President Obama and digital data
by Hu Yoshida on June 3, 2009
Last night I watched the NBC special ” Inside the Obama White House” . If you didn’t see it click on the link above and checkout some of the videos from that program. The first segment introduces you to the staff, with young twenty type staffers, and everyone on Blackberrys.
When I see that I think of the presidential archives that President Bush transferred to the National Archives on January 20th when he left office. There was reported to be about 100 TB which was 50 times more that the amount of digital data that was archived for the Clinton presidency. President Bush did not use email and did not have a laptop for security reasons.
With President Obama, they have not only solved the security problem with Black berrys, but his administration has embraced social networking, with accounts on Myspace, facebook, and twitter.
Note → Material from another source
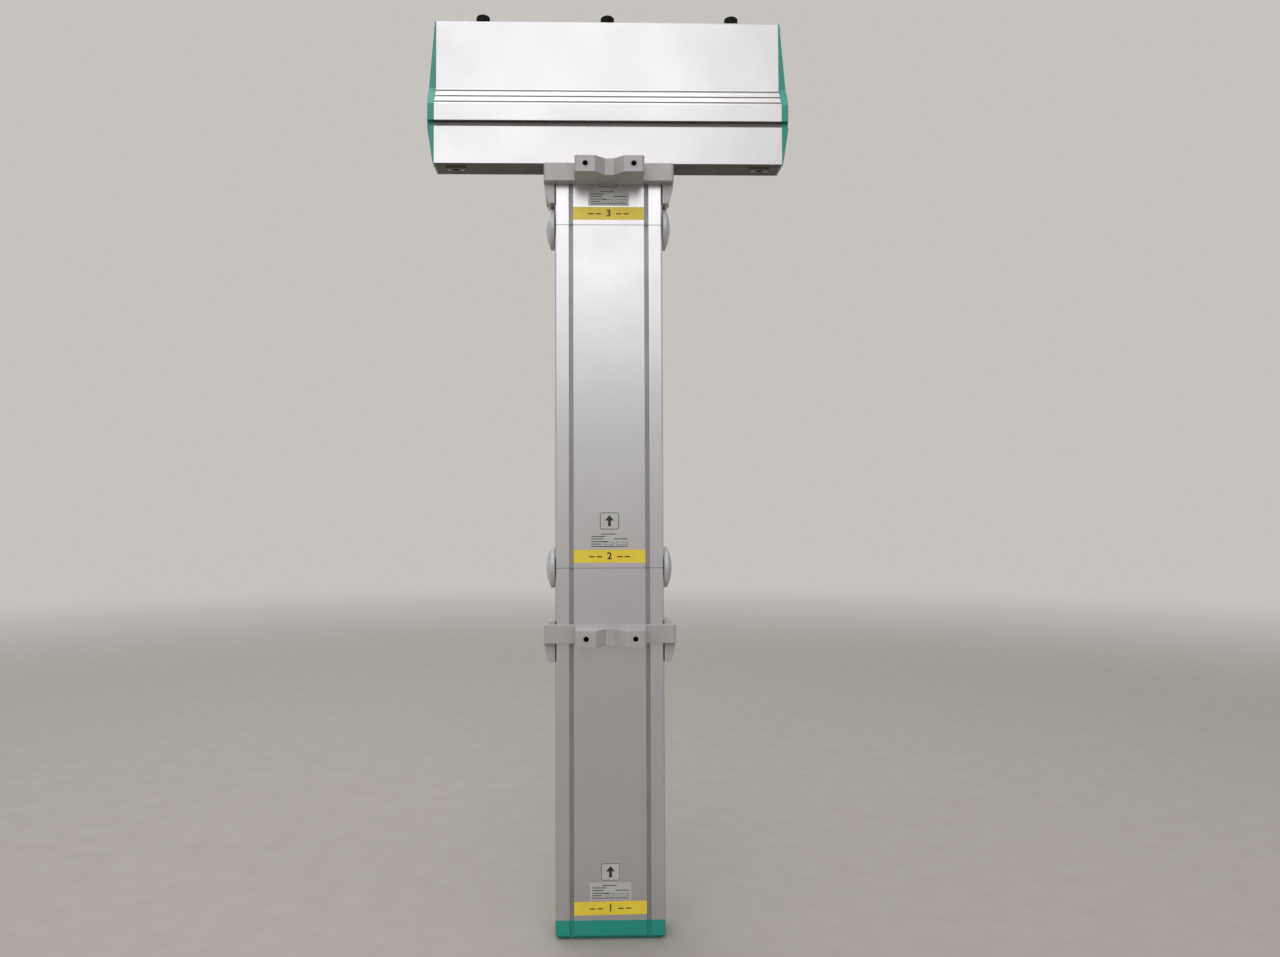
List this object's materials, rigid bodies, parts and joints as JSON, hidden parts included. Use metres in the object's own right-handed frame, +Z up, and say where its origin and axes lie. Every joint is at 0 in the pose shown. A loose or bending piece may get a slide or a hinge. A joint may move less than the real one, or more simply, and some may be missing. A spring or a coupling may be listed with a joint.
{
  "type": "medical device docking column",
  "caption": "T-shaped aluminium docking column that carries stacked infusion pumps on its front and clamps to a pole with vee brackets at its rear.",
  "frame": {"origin": "middle of the lower pole bracket's two tapped holes, on the vee block's front face", "axes": "+Z up along the column, -Y out of the vee towards the pole, +X across the column"},
  "size_m": [0.374, 0.111, 0.9493],
  "materials": {
    "anodised_aluminium": "clear satin anodised extrusion",
    "cast_aluminium": "die cast, satin grey",
    "green_plastic": "moulded, fine texture",
    "pale_plastic": "moulded, fine texture",
    "black_plastic": "moulded, satin",
    "yellow_plastic": "moulded, fine texture",
    "dark_window": "smoked acrylic, gloss",
    "circuit_board": "solder resist on glass fibre",
    "zinc_steel": "zinc plated",
    "spring_steel": "drawn spring wire",
    "bearing_bronze": "sintered bronze",
    "gold_contacts": "gold plated",
    "lock_metal": "turned and lacquered"
  },
  "bodies": {
    "column": {"foot_cap": "green_plastic", "lower_profile": "anodised_aluminium", "upper_profile": "anodised_aluminium", "stub_profile": "anodised_aluminium", "lower_docking_rail": "anodised_aluminium", "upper_docking_rail": "anodised_aluminium", "stub_front_cover": "anodised_aluminium", "lower_backplane": "circuit_board", "upper_backplane": "circuit_board", "lower_contact_blocks": "black_plastic", "upper_contact_blocks": "black_plastic", "contact_pins": "gold_contacts", "lower_coupler": "cast_aluminium", "upper_coupler": "cast_aluminium", "lock_bushes": "bearing_bronze", "catch_guides": "black_plastic", "catch_spring_1": "spring_steel", "catch_spring_2": "spring_steel", "catch_spring_3": "spring_steel", "catch_spring_4": "spring_steel", "catch_spring_5": "spring_steel", "catch_spring_6": "spring_steel", "lower_pole_bracket": "cast_aluminium", "upper_pole_bracket": "cast_aluminium", "bracket_nut_plates": "zinc_steel", "frame_screws": "zinc_steel", "panel_screws": "zinc_steel", "head_upper_profile": "anodised_aluminium", "head_lower_profile": "anodised_aluminium", "head_end_cap_left": "green_plastic", "head_end_cap_right": "green_plastic", "head_front_panel": "pale_plastic", "display_window": "dark_window", "display_module": "zinc_steel", "head_chassis": "zinc_steel", "head_control_board": "circuit_board", "head_power_board": "circuit_board", "accessory_sockets": "black_plastic", "socket_screws": "zinc_steel", "thumbscrew_nuts": "zinc_steel"},
    "catch_1": {"release_catch_1": "green_plastic"},
    "catch_2": {"release_catch_2": "green_plastic"},
    "catch_3": {"release_catch_3": "green_plastic"},
    "catch_4": {"release_catch_4": "green_plastic"},
    "catch_5": {"release_catch_5": "green_plastic"},
    "catch_6": {"release_catch_6": "green_plastic"},
    "lock_lower_left": {"lock_disc_lower_left": "lock_metal", "lock_shaft_lower_left": "zinc_steel"},
    "lock_lower_right": {"lock_disc_lower_right": "lock_metal", "lock_shaft_lower_right": "zinc_steel"},
    "lock_upper_left": {"lock_disc_upper_left": "lock_metal", "lock_shaft_upper_left": "zinc_steel"},
    "lock_upper_right": {"lock_disc_upper_right": "lock_metal", "lock_shaft_upper_right": "zinc_steel"},
    "knob_left": {"thumbscrew_left": "black_plastic"},
    "knob_centre": {"thumbscrew_centre": "black_plastic"},
    "knob_right": {"thumbscrew_right": "black_plastic"},
    "power_key": {"power_key": "green_plastic"},
    "silence_key": {"silence_key": "yellow_plastic"}
  },
  "joints": [
    {"name": "catch_1_press", "type": "slide", "parent": "column", "child": "catch_1", "axis": [0, -1, 0], "range_m": [0, 0.006], "stiffness_N_per_m": 400, "deforming": ["catch_spring_1"]},
    {"name": "catch_2_press", "type": "slide", "parent": "column", "child": "catch_2", "axis": [0, -1, 0], "range_m": [0, 0.006], "stiffness_N_per_m": 400, "deforming": ["catch_spring_2"]},
    {"name": "catch_3_press", "type": "slide", "parent": "column", "child": "catch_3", "axis": [0, -1, 0], "range_m": [0, 0.006], "stiffness_N_per_m": 400, "deforming": ["catch_spring_3"]},
    {"name": "catch_4_press", "type": "slide", "parent": "column", "child": "catch_4", "axis": [0, -1, 0], "range_m": [0, 0.006], "stiffness_N_per_m": 400, "deforming": ["catch_spring_4"]},
    {"name": "catch_5_press", "type": "slide", "parent": "column", "child": "catch_5", "axis": [0, -1, 0], "range_m": [0, 0.006], "stiffness_N_per_m": 400, "deforming": ["catch_spring_5"]},
    {"name": "catch_6_press", "type": "slide", "parent": "column", "child": "catch_6", "axis": [0, -1, 0], "range_m": [0, 0.006], "stiffness_N_per_m": 400, "deforming": ["catch_spring_6"]},
    {"name": "lock_lower_left_turn", "type": "hinge", "parent": "column", "child": "lock_lower_left", "pos_m": [-0.055, 0.057, 0.0665], "axis": [-1, 0, 0], "range_deg": [0, 90]},
    {"name": "lock_lower_right_turn", "type": "hinge", "parent": "column", "child": "lock_lower_right", "pos_m": [0.055, 0.057, 0.0665], "axis": [1, 0, 0], "range_deg": [0, 90]},
    {"name": "lock_upper_left_turn", "type": "hinge", "parent": "column", "child": "lock_upper_left", "pos_m": [-0.055, 0.057, 0.4165], "axis": [-1, 0, 0], "range_deg": [0, 90]},
    {"name": "lock_upper_right_turn", "type": "hinge", "parent": "column", "child": "lock_upper_right", "pos_m": [0.055, 0.057, 0.4165], "axis": [1, 0, 0], "range_deg": [0, 90]},
    {"name": "knob_left_turn", "type": "hinge", "parent": "column", "child": "knob_left", "pos_m": [-0.131, 0.065, 0.6335], "axis": [0, 0, 1], "range_deg": [0, 720]},
    {"name": "knob_centre_turn", "type": "hinge", "parent": "column", "child": "knob_centre", "pos_m": [0, 0.065, 0.6335], "axis": [0, 0, 1], "range_deg": [0, 720]},
    {"name": "knob_right_turn", "type": "hinge", "parent": "column", "child": "knob_right", "pos_m": [0.131, 0.065, 0.6335], "axis": [0, 0, 1], "range_deg": [0, 720]},
    {"name": "power_key_press", "type": "slide", "parent": "column", "child": "power_key", "axis": [0, -1, 0], "range_m": [0, 0.0015], "stiffness_N_per_m": 600},
    {"name": "silence_key_press", "type": "slide", "parent": "column", "child": "silence_key", "axis": [0, -1, 0], "range_m": [0, 0.0015], "stiffness_N_per_m": 600}
  ]
}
In President Obama’s first 100 days in office he has probably generated more digital data than President Bush did in 8 year of office! When President Obama leaves office after eight years, there will probably be tens of petabytes of digital data to be archived. President Bush’s archives are on a Hitachi Content Archive Platform, since it is the only content archive that can scale to petabytes.
If you watch the video of the NBC special, it is interesting to watch the segment on Anatomy of a Talking point, to see how quickly this administration responded to the criticism for President Obama’s nomination to the Supreme Court, Sonia Sot0mayor. I wonder how much of this will need to kept in the Presidential archives?
In another segment President Obama goes out to buy hamburgers for his staff. I know that menus for state dinners are part of the archives. Will he need to save his receipt for these hamburgers?